In the end, our entire humanity, both in spirit and in body, both individually and collectively, must open out to Christ. It is for Himself that He created us to be open. Only He will satisfy the hunger of our minds for truth, of our hearts for love, of our whole being for life. Being open minded can’t be reduced merely to a restless curiosity for novel ideas or positions. It is rather the persevering search for Christ, the eternal Word and Truth of the Father. Something like science or even theology is only as helpful as it leads us to Christ. The world of nature gives us a general revelation about God, about His attributes of order, beauty and majesty, for example. But the same Jesus who opens our minds to understand the special revelation of God contained in the bible also opens them to understand nature, far more fully than science can do on its own. Science is at the service of Christ since what it discovers is but Christ’s handiwork. What science discovers, Christ has already created. Just as it is contradictory for a Christian to be closed-minded, so it is a contradiction that science would claim to disprove the existence of God or state that God is irrelevant. It has neither reason nor authority to do so. If science considers that it has made God irrelevant, it has become just another tomb over which it has rolled a stone all by itself. So many claims to open-mindedness turn out to be just other forms of closed-mindedness.

It is openness to Christ which gives all human searching and researching its most authentic drive towards fulfilment. It will make the hearts of everyone involved burn within them. Not only that, since Christ has redeemed the whole world, both humanity and the natural world, then the more science, art and all human endeavour are focused on Christ, the more they will improve the life and conditions of human society. To cut Christ or, more generally, God out of the picture is to ensure failure or at least to risk a vastly stunted growth. It’s not that Christ must be the actual material stuff of all our various human endeavours, but rather their inspiration, their framework and their ultimate goal. You might say, their alpha and their omega. For all things exist by Him and in Him and for Him.

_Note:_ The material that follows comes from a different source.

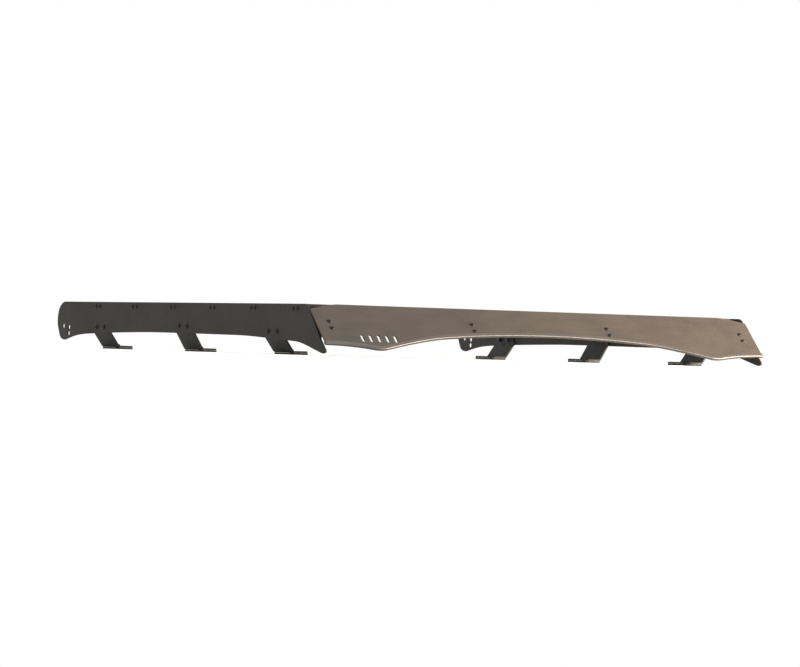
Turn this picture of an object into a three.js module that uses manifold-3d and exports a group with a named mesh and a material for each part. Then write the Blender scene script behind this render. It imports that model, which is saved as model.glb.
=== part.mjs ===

And that’s true in the life of each one of us. Christ is, quite simply, our beginning and our end. It only makes sense, then, that between start and finish we live for Him in the way He wants us to live. By His Word we are each created and so, somehow, in His Word, both in Scripture and the created world, He opens our minds to understand the meaning of our own lives. To know the Scriptures is to give the Lord an opening so that He can open us up ever more fully to the truth of Himself, of our own selves, of the cosmos and of history. When St. Augustine was on the cusp of his conversion, he heard the voice of a child say to him, “take and read”, referring to the bible. Augustine devoured it and it opened his mind and heart to Christ and led him to holiness, to an overwhelming love for Jesus and for others. That child still calls out to you and to me: Take and read!

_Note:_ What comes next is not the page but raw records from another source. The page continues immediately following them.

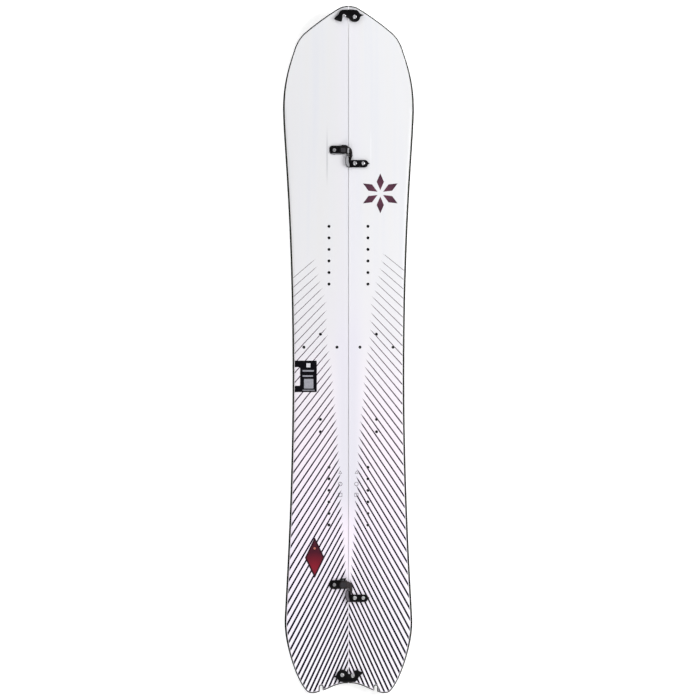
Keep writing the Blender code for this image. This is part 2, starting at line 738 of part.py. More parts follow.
def build_end_hook(prefix, frame, look):
    """Hook, pivot screw, spacer, catch post and their inserts at one end of the board."""
    pivot_hole = circle(HOOK_PIVOT, BORE_RADIUS, HOLE_STEPS)
    hook = prism_mesh([hook_outline(), pivot_hole], *HOOK_LEVEL)
    place_mesh(f"{prefix}_hook", hook, look["clip"], origin=(*HOOK_PIVOT, 0.0), frame=frame)
    spacer = ring_profile(SPACER_RADIUS, GAP, HOOK_LEVEL[0] - GAP)
    turned_node(f"{prefix}_hook_spacer", spacer, HOOK_PIVOT, look["spacer"], frame, ring=True)
    screw_end = bent_insert_levels(frame)[1] - 0.0016
    screw = screw_profile(HOOK_LEVEL[1] + GAP, screw_end)
    turned_node(f"{prefix}_hook_screw", screw, HOOK_PIVOT, look["screw"], frame)
    head = HOOK_LEVEL[1] + GAP
    post = [
        (0.0, head + 0.0016), (0.0032, head + 0.0016), (0.0040, head + 0.0010), (0.0040, head),
        (SCREW_RADIUS, head), (SCREW_RADIUS, HOOK_LEVEL[0] - GAP), (0.0052, HOOK_LEVEL[0] - GAP),
        (0.0052, GAP), (SCREW_RADIUS, GAP), (SCREW_RADIUS, screw_end), (0.0, screw_end),
    ]
    turned_node(f"{prefix}_catch_post", post, HOOK_POST, look["screw"], frame)
    bottom, top = bent_insert_levels(frame)
    for name, point in (("hook_insert", HOOK_PIVOT), ("post_insert", HOOK_POST)):
        ring = ring_profile(INSERT_RADIUS, bottom, top)
        turned_node(f"{prefix}_{name}", ring, point, look["insert"], frame, ring=True)


def bent_insert_levels(frame):
    """Lowest and highest level of the core at an end hook, measured from the topsheet."""
    y = frame.location.y
    surface = bent_height(y, TOPSHEET[1])
    lean = math.cos(math.atan(slope_at(y, TOPSHEET[1])))
    top = (bent_height(y, CORE_TOP) - surface) * lean
    bottom = (bent_height(y, CORE_BOTTOM) - surface) * lean
    return bottom + 0.0001, top


# ---------------------------------------------------------------- the board
def build():
    """Builds the whole splitboard."""
    look = {
        "topsheet": topsheet_plastic("topsheet_plastic"),
        "laminate": laminate("glass_laminate"),
        "wood": core_wood("core_wood"),
        "sidewall": sidewall_plastic("sidewall_plastic"),
        "edge": edge_steel("edge_steel"),
        "base": base_plastic("base_plastic"),
        "screw": screw_steel("screw_steel"),
        "insert": insert_steel("insert_steel"),
        "clip": clip_black("clip_black"),
        "lever": clip_black("lever_black"),
        "catch": clip_grey("catch_grey"),
        "spacer": spacer_plastic("spacer_plastic"),
    }
    nose_frame = clip_frame("nose_clip_frame", NOSE_CLIP_Y)
    tail_frame = clip_frame("tail_clip_frame", TAIL_CLIP_Y, turned=True)
    for side in SIDES:
        build_half(side, look, (nose_frame, tail_frame))
    build_lever_clip("front", FRONT_CLIP_Y, look)
    build_lever_clip("rear", REAR_CLIP_Y, look)
    build_end_hook("nose", nose_frame, look)
    build_end_hook("tail", tail_frame, look)


clear_scene()
parts = new_collection("splitboard")
cutters = new_collection("cutters")
build()
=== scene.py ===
"""Looks of the splitboard: layered halves, printed topsheet, clips, hooks, and a plain studio.

Everything is in metres, in the frame of the CAD part: nose towards +Y, topsheet up, cut at X = 0.
"""

import math

import bmesh
import bpy
from mathutils import Matrix, Vector
from mathutils.geometry import delaunay_2d_cdt, interpolate_bezier


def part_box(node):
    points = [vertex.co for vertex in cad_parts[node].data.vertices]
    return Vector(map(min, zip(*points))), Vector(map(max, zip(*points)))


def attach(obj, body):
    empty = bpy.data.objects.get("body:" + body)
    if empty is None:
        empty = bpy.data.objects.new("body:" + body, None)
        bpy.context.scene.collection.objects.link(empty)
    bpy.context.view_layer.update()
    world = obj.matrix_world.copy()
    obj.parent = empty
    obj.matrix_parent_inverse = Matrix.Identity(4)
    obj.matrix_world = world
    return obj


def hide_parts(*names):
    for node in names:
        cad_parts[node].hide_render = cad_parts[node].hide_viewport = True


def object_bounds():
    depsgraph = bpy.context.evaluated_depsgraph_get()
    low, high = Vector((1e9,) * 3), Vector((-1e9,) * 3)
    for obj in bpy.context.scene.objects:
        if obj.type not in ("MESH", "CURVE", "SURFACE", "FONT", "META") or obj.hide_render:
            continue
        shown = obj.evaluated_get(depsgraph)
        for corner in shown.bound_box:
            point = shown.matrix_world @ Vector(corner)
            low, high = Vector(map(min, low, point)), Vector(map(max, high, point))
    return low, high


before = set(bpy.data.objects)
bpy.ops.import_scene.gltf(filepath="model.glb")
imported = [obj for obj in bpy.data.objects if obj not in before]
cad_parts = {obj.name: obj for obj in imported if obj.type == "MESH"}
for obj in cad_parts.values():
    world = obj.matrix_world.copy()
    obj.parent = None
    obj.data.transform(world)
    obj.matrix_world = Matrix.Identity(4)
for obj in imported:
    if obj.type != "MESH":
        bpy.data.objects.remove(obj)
cad_low, cad_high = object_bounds()

# ---------------------------------------------------------------- the board, as in the CAD part
HALF_SEAM = 0.0005
NOSE_Y = cad_high.y
TAIL_SEAM_Y = -0.7330
OUTLINE = (                 # knot, incoming handle, outgoing handle
    ((0.0000, 0.7545), None, (0.0140, 0.7545)),
    ((0.0320, 0.7430), (0.0220, 0.7495), (0.0510, 0.7310)),
    ((0.0930, 0.6985), (0.0760, 0.7130), (0.1080, 0.6870)),
    ((0.1200, 0.6560), (0.1160, 0.6700), (0.1310, 0.6240)),
    ((0.1440, 0.5300), (0.1440, 0.5850), (0.1440, 0.4600)),
    ((0.1230, -0.0650), (0.1230, 0.2900), (0.1230, -0.3300)),
    ((0.1405, -0.5980), (0.1395, -0.5550), (0.1405, -0.6450)),
    ((0.1120, -0.7180), (0.1210, -0.6980), (0.1060, -0.7310)),
    ((0.0910, -0.7510), (0.0985, -0.7440), (0.0880, -0.7538)),
    ((0.0785, -0.7545), (0.0830, -0.7545), (0.0740, -0.7545)),
    ((0.0646, -0.7517), (0.0690, -0.7532), (0.0636, -0.7513)),
    ((0.0630, -0.7498), (0.0630, -0.7506), (0.0630, -0.7470)),
    ((0.0630, -0.7410), (0.0630, -0.7440), (0.0630, -0.7393)),
    ((0.0600, -0.7380), (0.0617, -0.7380), (0.0583, -0.7380)),
    ((0.0570, -0.7410), (0.0570, -0.7393), (0.0570, -0.7430)),
    ((0.0570, -0.7476), (0.0570, -0.7460), (0.0570, -0.7484)),
    ((0.0556, -0.7487), (0.0563, -0.7489), (0.0530, -0.7480)),
    ((0.0358, -0.7405), (0.0430, -0.7438), (0.0290, -0.7374)),
    ((0.0120, -0.7334), (0.0190, -0.7345), (0.0080, -0.7330)),
    ((0.0000, -0.7330), (0.0040, -0.7330), None),
)
OUTER_STRETCHES = 8         # the stretches of the outline that run from the nose to the tail lobe
STRETCH_STEP = 0.0045       # spacing of points along the outline
TAIL_FADE = 0.012           # length over which the side wall thins towards the tail
ROW_STEP = 0.0070           # spacing of points along the seam and of rows across a sheet

# Heights of the stack where it is flat; the layers touch
BASE_TOP = 0.00175
LOWER_GLASS_TOP = 0.00285
CORE_BOTTOM = 0.0030
CORE_MID = 0.0048
CORE_CLIP = 0.0038
CORE_TIP = 0.0020
WALL_TOP = 0.00795
UPPER_GLASS_TOP = 0.00905
SURFACE = 0.0098
EDGE_WIDTH = 0.0022
OUTER_EDGE_END = -0.7515     # the outer steel edge stops here, short of the tail lobe
WALL_WIDTH = 0.0080
TAIL_WALL_WIDTH = 0.0030
INNER_WALL_WIDTH = 0.0032

CAMBER = 0.0040
NOSE_RISE = 0.0420
TAIL_RISE = 0.0160
FRONT_CONTACT = (0.3940, 0.4560)
REAR_CONTACT = (-0.5000, -0.5620)

RIM_WIDE = 0.0046           # slanted rim beside the topsheet, along the sides
RIM_NARROW = 0.0030         # the same at nose and tail
FLAT_ANGLE = math.radians(32)
SNAP = 1e-8                 # points nearer than this are one when an area is filled

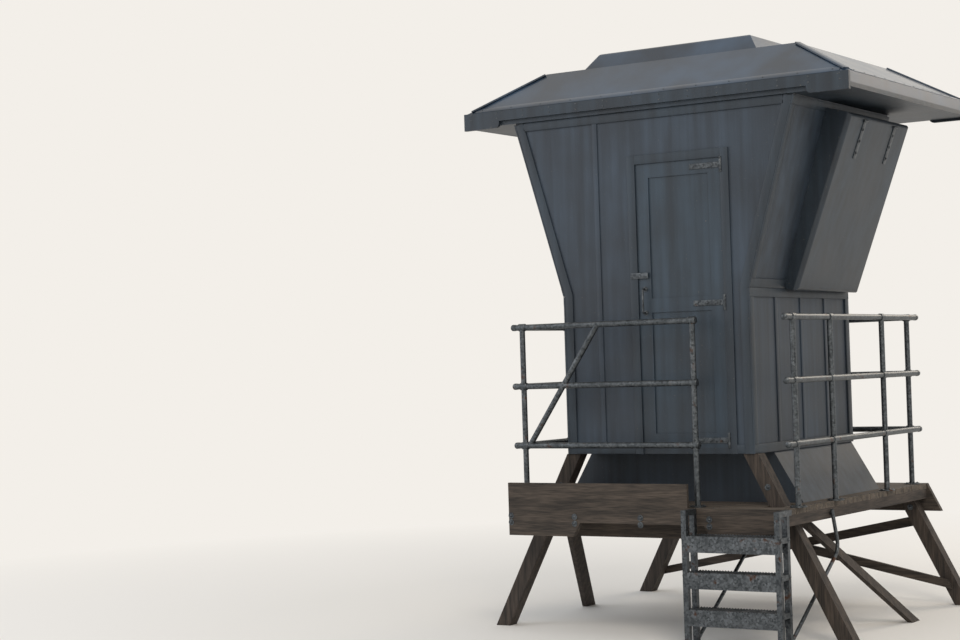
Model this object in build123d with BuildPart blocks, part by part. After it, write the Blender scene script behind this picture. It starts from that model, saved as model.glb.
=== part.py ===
from build123d import *
from math import atan2, cos, hypot, radians, sin, tan
import os

# Lifeguard tower: a timber cabin with side walls that flare outwards, on a railed deck with splayed legs.
# X runs across the tower, Y from the land side to the sea side, Z up from the ground. Millimetres.
os.makedirs("parts", exist_ok=True)

# Deck
deck_width = 2040
deck_depth = 2500
deck_top = 865
board_thickness = 38
joist_depth = 70
joist_width = 38
beam_thickness = 40
beam_depth = 200
beam_waist_depth = 108
beam_deep_run = 560
beam_chamfer = 55
toe_board_height = 155
toe_board_thickness = 25

# Legs and braces
leg_size = 95
leg_splay = 27.5
leg_head_inset = 25
back_leg_inset = 180.6
leg_hole_clearance = 4
strut_depth = 80
strut_width = 38
strut_inset = 15
strut_slope = 38.5
strut_head_gap = 30
brace_depth = 65
brace_thickness = 30
brace_head_drop = 30
brace_foot_height = 120
bearer_depth = 120
bearer_thickness = 45

# Cabin
cabin_width = 1380
cabin_depth = 1590
cabin_shift = -160
cabin_base = 1200
floor_thickness = 40
wall_thickness = 40
knee_height = 2276
wall_top = 3500
eave_width = 2100
plinth_thickness = 18
plinth_spread = 200
plinth_front_inset = 295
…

Being open-minded does not mean being empty-headed. We don’t come to the table with nothing in our minds and hearts. On the contrary, as followers of Christ, He fills our hearts and minds and leads us to discover with Christian intelligence and discernment what He desires of us in order to face and engage with the challenges of our time. What is old is of no use unless it is of Christ; what is new is of no use unless it is of Christ. It is not oldness or newness which is decisive, but Christ, who is the same yesterday, today and for ever, ever ancient and ever new. Once, Jesus sat in front of Himself a man who was deaf and dumb, in other words closed. Raising His eyes to heaven, Jesus then gives a sigh coming from the depths of his heart and cries out the word: Ephphatha, be opened! And the man was healed. Today, let’s come before the Lord with whatever in us may be closed or only half-open to Him and hear Him sigh and cry, Ephphatha, be opened. And may we rejoice to see and hear Him in front of us, our risen and beautiful Lord.